After the October Revolution of 1917, the Ufa Council (Soviet) of Workers' and Soldiers' Deputies and the provincial revolutionary committee moved in. On 1 May 1918, Gubernatorskaya Street was renamed as Sovetskaya Street, and the house became the "House of Soviets". By the mid 1920s, however, the building had come to be occupied by medical institutions; it later housed the general dispensary, emergency station and polyclinic.

During the 1990s, the building was reconstructed, and unfortunately the main staircase and many interior and exterior details were lost: so, e.g., the columns of the main façade were deprived of their Ionic order capitals.

Since 1999, the building has housed the Ministry of Health of the Republic of Bashkortostan.

==Architecture==
The building stands out among Ufa's buildings for its simplicity and proportion of forms.

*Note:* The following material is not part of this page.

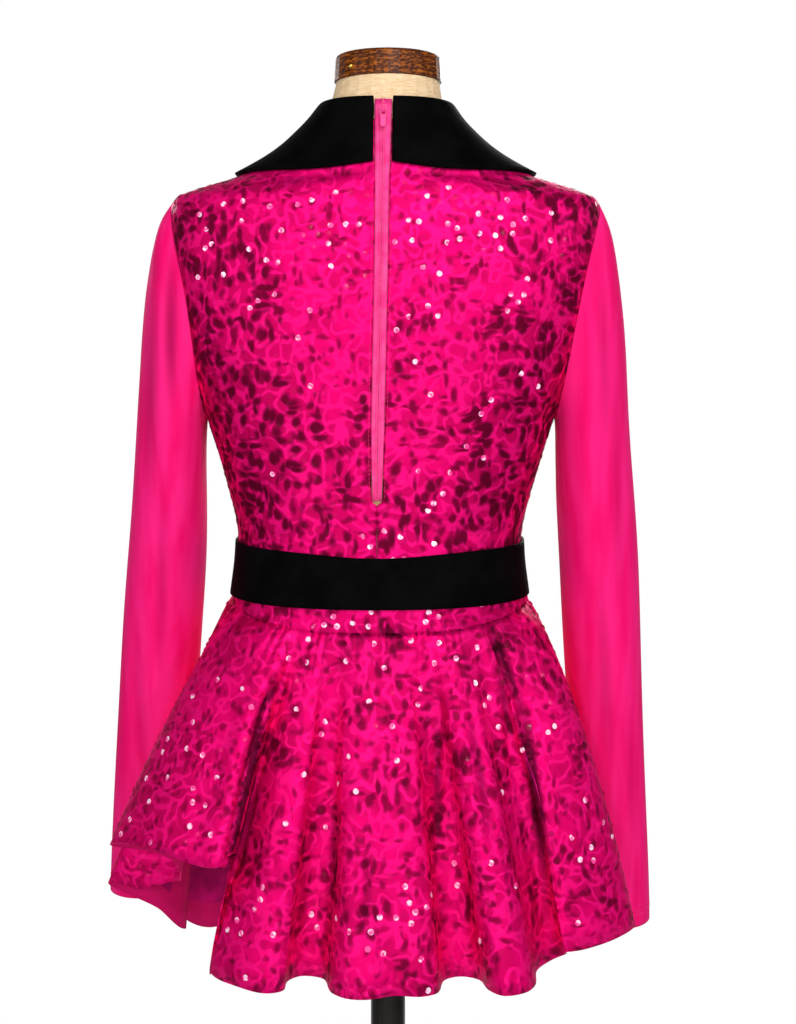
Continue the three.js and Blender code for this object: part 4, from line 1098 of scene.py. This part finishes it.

Its main façade, fronting Sovetskaya Street, is a symmetrical composition, decorated with cast-iron cast dragons that served as brackets for street lamps. At the centre of the facade is an avant-corps with four Ionic columns, and a triangular pediment.

The site of the Governor's House slopes downwards from Sovetskaya Street at its western end. The basement facing that street becomes the ground floor of the building as it extends to the east along Tukayeva Street, where that floor is notable for the austerity and rigour of its rustic design. Also facing Tukayeva Street is the entrance to the building, which is sheltered by a large cast-iron decorative canopy. The two floors above that level face both streets, and are more elegant, with decorative mouldings and, on the top floor, arched windows.

Initially, the house's interior configuration was that of a residential building: the main floor, at the Sovetskaya Street level, featured a drawing room, study and a hall, with the bedroom located in the mezzanine. Below that level were the kitchen, laundry and other utility rooms. At the time the house became the governor's residence, the city lacked a theatre building, and therefore the house also featured a stage with decorations, boxes and even green rooms. Later, an office and a two-story gallery were attached to the eastern end of the house, and its interior was reconstructed.